DUP finance minister Sammy Wilson said his party was still in the “mindset” to do a deal. He added they were capable of making a “sustainable agreement” which members could stand by -- ahead of the resturn of Mr Brown and Mr Cowen to Belfast.

“I would rather have a ‘Made in Ulster’ deal than something which is brought here and imposed on us, whether a suggestion or a proposal from London or Dublin,” he said.

“As far as individual marches are concerned I don’t think that’s the job of negotiators,” he said, suggesting that required negotiations at local level.

“To think politicians guarantee outcomes I think is really living in cloud cuckoo land,” he added.

Earlier, another senior DUP member said he did not think a deal would be reached before the government’s deadline on Friday afternoon.

“We are not going to walk out,” said DUP MP Gregory Campbell. “So we haven’t stopped the talks and we are not going to walk away - now if that takes today or tomorrow or next week or whatever length of time it takes, let’s get an equitable outcome in which all sides are winners.”


Amid the posturing, it seems unlikely that any deal will be reached without a final arm-twisting by the two governments this weekend.
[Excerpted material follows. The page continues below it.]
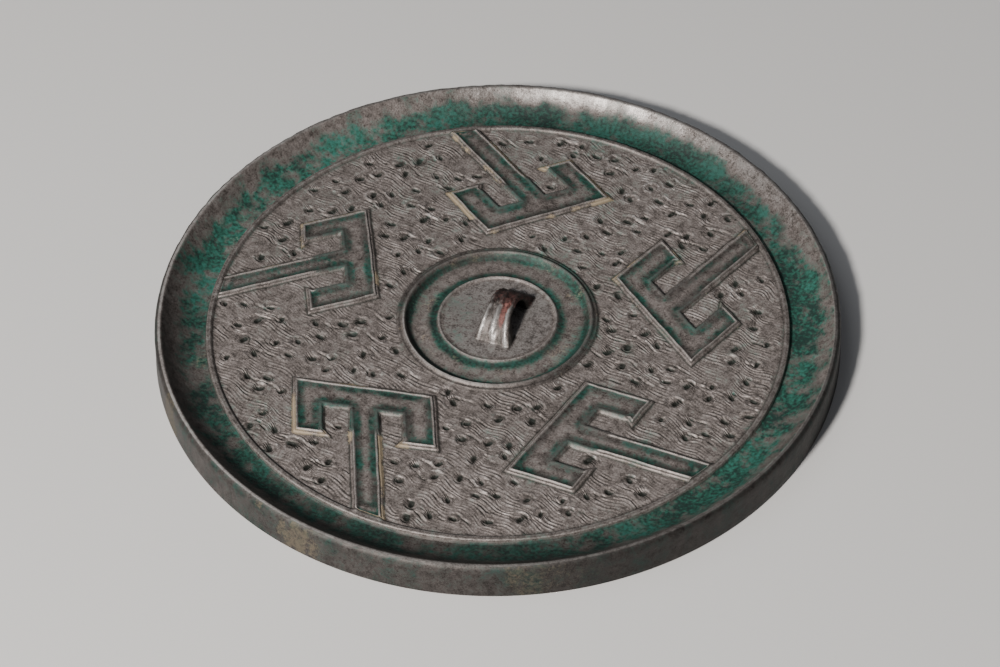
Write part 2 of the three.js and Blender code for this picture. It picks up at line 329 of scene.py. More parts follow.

However, Sinn Fein has clearly grown wary of making concessions under the media spotlight only for the unionist parties and the governments to renege on their agreements when the cameras have moved on.

Sinn Fein’s Alex Maskey said there were doubts over the DUP’s intention to fulfil their obligations.

“They need to make their mind up - do they want to keep putting obstacles up or do they want to resolve the existing ones,” he said.

“To have the powers for policing and justice transferred is not a victory for any one side.

“It’s not a win for anybody, it’s common sense - it’s the completion of devolution as required under St Andrews, so I don’t see why anyone should present that as a victory. Unless you don’t want it to happen.”

He warned that reaching a deal would be a failure, “and a serious, disappointing one at that”.